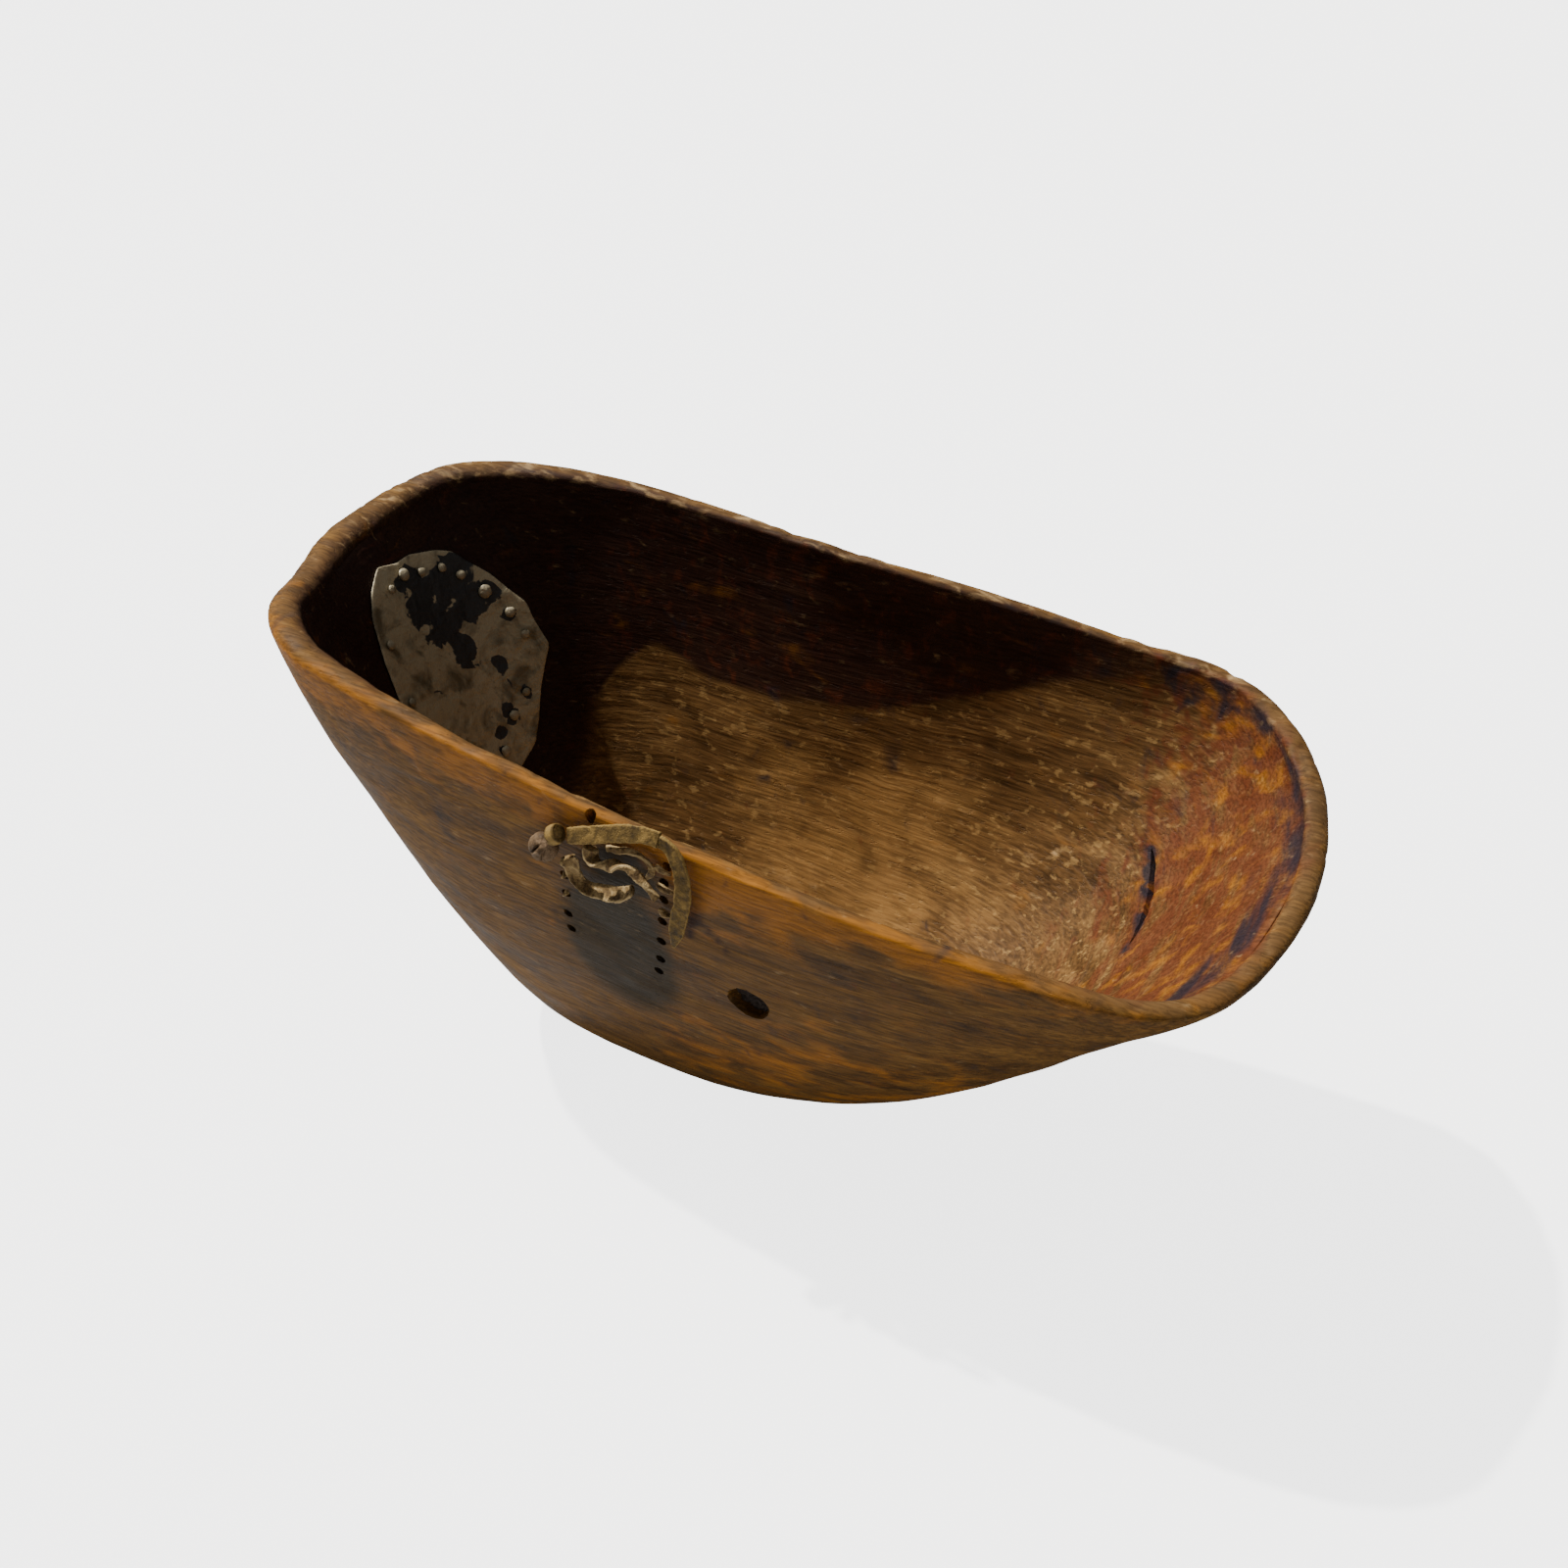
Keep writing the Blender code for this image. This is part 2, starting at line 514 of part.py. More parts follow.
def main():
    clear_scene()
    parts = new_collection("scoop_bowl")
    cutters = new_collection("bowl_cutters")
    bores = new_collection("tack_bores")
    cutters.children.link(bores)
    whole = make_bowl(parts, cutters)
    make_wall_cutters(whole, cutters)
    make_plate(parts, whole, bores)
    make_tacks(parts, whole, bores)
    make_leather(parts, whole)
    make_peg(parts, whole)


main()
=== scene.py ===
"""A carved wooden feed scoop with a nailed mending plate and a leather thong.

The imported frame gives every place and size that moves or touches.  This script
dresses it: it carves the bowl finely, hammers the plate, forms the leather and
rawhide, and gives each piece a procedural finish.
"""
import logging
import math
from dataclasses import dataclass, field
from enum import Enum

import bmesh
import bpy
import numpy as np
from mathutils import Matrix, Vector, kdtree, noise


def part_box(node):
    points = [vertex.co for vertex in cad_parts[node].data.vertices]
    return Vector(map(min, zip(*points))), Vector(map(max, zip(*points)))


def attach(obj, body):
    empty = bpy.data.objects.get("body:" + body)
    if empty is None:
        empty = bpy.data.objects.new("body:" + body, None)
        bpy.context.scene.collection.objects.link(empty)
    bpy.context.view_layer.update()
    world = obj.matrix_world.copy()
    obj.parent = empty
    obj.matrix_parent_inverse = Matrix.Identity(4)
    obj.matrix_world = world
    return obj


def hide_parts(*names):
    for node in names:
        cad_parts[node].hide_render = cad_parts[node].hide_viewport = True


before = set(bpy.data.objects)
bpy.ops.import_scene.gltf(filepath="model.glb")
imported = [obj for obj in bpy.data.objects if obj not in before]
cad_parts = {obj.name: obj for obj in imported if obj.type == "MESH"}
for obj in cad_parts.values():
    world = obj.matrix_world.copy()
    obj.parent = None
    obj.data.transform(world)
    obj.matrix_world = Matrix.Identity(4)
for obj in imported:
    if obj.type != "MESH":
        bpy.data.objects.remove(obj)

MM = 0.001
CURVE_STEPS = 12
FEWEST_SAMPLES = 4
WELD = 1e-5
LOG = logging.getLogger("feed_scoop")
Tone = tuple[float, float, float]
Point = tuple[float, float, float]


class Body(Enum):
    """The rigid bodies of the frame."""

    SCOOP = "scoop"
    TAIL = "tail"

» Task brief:
Write the material out again in its entirety, exactly as shown.

» Problem solution:
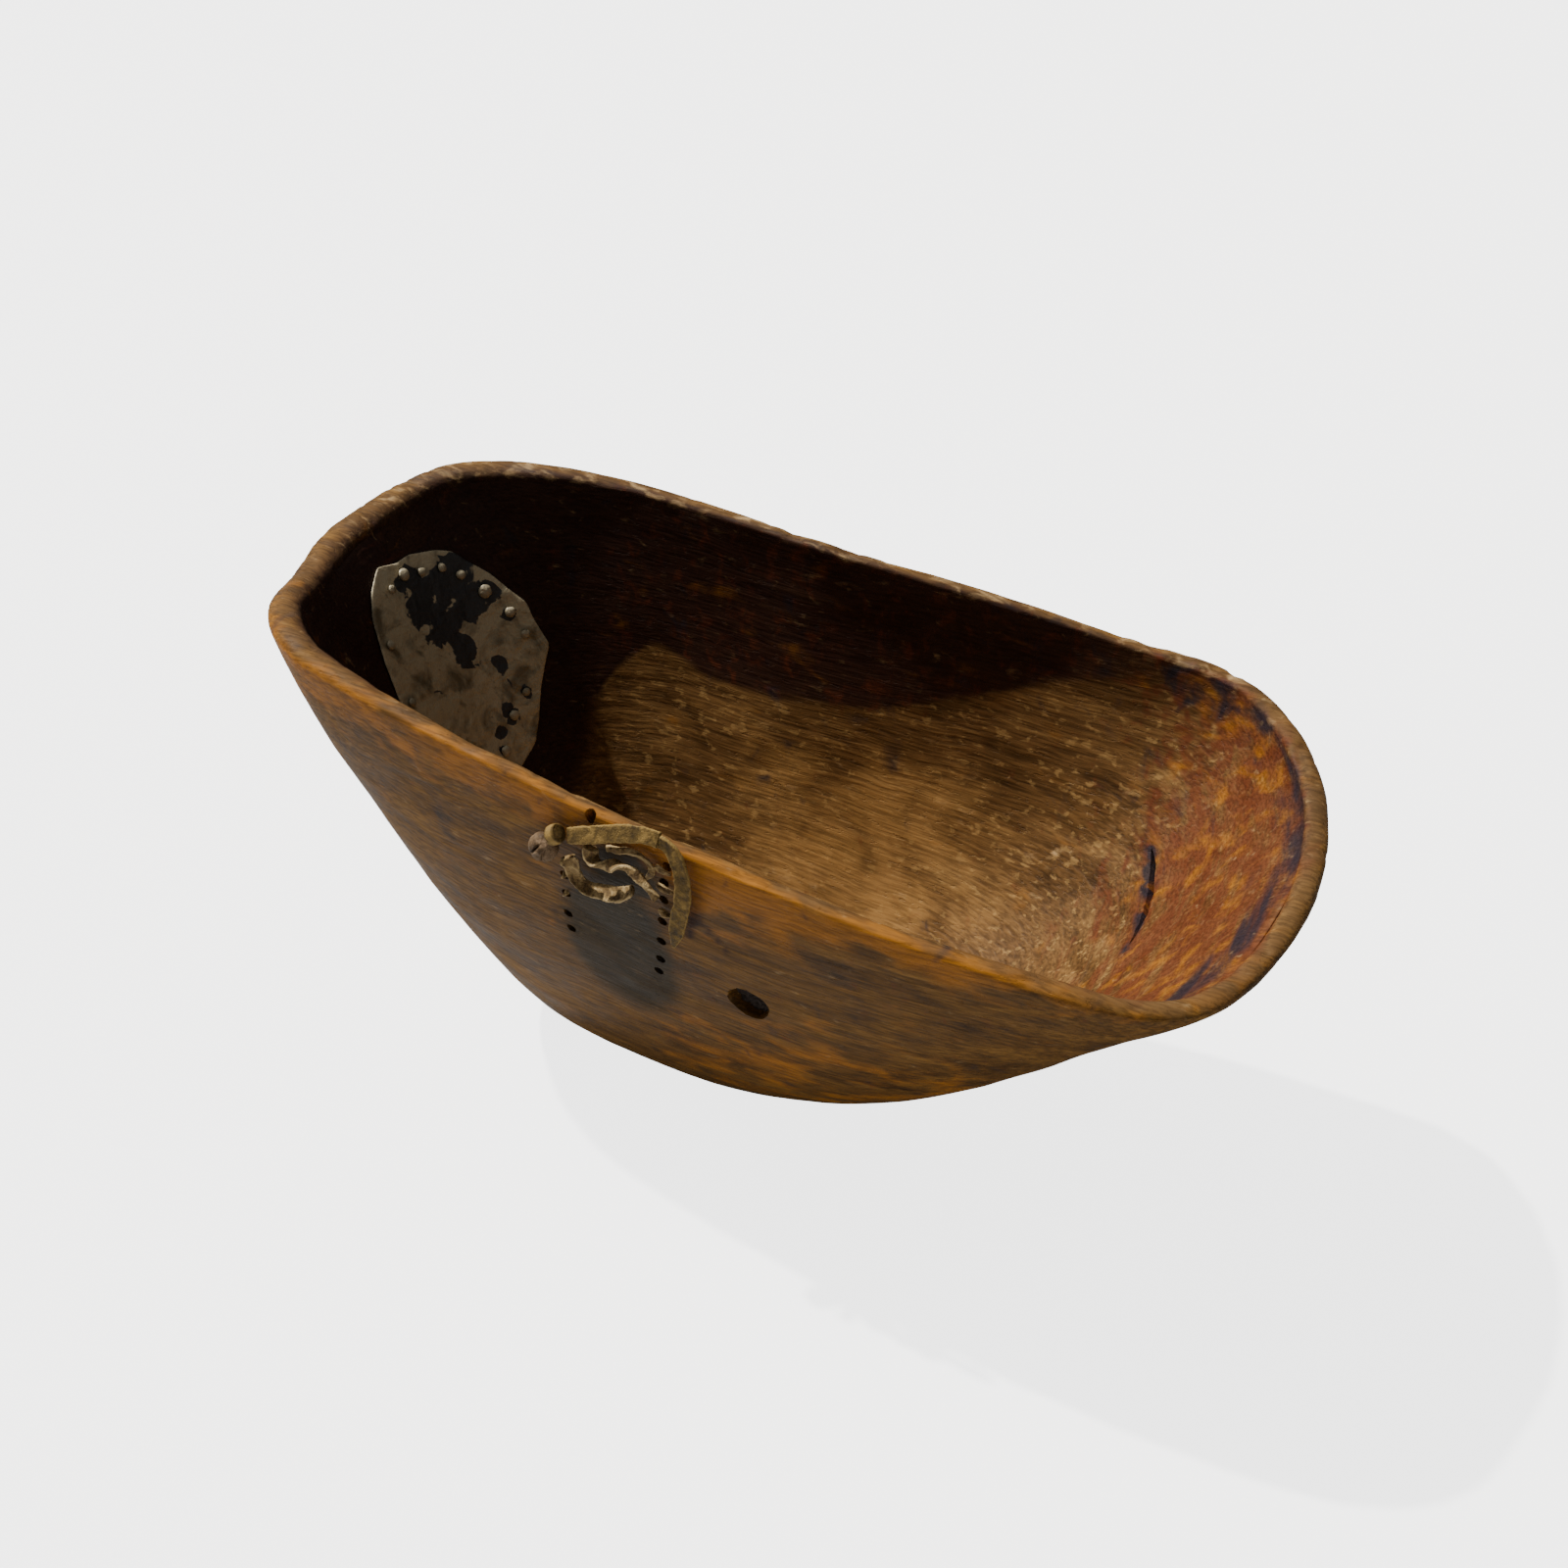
Keep writing the Blender code for this image. This is part 2, starting at line 514 of part.py. More parts follow.
def main():
    clear_scene()
    parts = new_collection("scoop_bowl")
    cutters = new_collection("bowl_cutters")
    bores = new_collection("tack_bores")
    cutters.children.link(bores)
    whole = make_bowl(parts, cutters)
    make_wall_cutters(whole, cutters)
    make_plate(parts, whole, bores)
    make_tacks(parts, whole, bores)
    make_leather(parts, whole)
    make_peg(parts, whole)


main()
=== scene.py ===
"""A carved wooden feed scoop with a nailed mending plate and a leather thong.

The imported frame gives every place and size that moves or touches.  This script
dresses it: it carves the bowl finely, hammers the plate, forms the leather and
rawhide, and gives each piece a procedural finish.
"""
import logging
import math
from dataclasses import dataclass, field
from enum import Enum

import bmesh
import bpy
import numpy as np
from mathutils import Matrix, Vector, kdtree, noise


def part_box(node):
    points = [vertex.co for vertex in cad_parts[node].data.vertices]
    return Vector(map(min, zip(*points))), Vector(map(max, zip(*points)))


def attach(obj, body):
    empty = bpy.data.objects.get("body:" + body)
    if empty is None:
        empty = bpy.data.objects.new("body:" + body, None)
        bpy.context.scene.collection.objects.link(empty)
    bpy.context.view_layer.update()
    world = obj.matrix_world.copy()
    obj.parent = empty
    obj.matrix_parent_inverse = Matrix.Identity(4)
    obj.matrix_world = world
    return obj


def hide_parts(*names):
    for node in names:
        cad_parts[node].hide_render = cad_parts[node].hide_viewport = True


before = set(bpy.data.objects)
bpy.ops.import_scene.gltf(filepath="model.glb")
imported = [obj for obj in bpy.data.objects if obj not in before]
cad_parts = {obj.name: obj for obj in imported if obj.type == "MESH"}
for obj in cad_parts.values():
    world = obj.matrix_world.copy()
    obj.parent = None
    obj.data.transform(world)
    obj.matrix_world = Matrix.Identity(4)
for obj in imported:
    if obj.type != "MESH":
        bpy.data.objects.remove(obj)

MM = 0.001
CURVE_STEPS = 12
FEWEST_SAMPLES = 4
WELD = 1e-5
LOG = logging.getLogger("feed_scoop")
Tone = tuple[float, float, float]
Point = tuple[float, float, float]


class Body(Enum):
    """The rigid bodies of the frame."""

    SCOOP = "scoop"
    TAIL = "tail"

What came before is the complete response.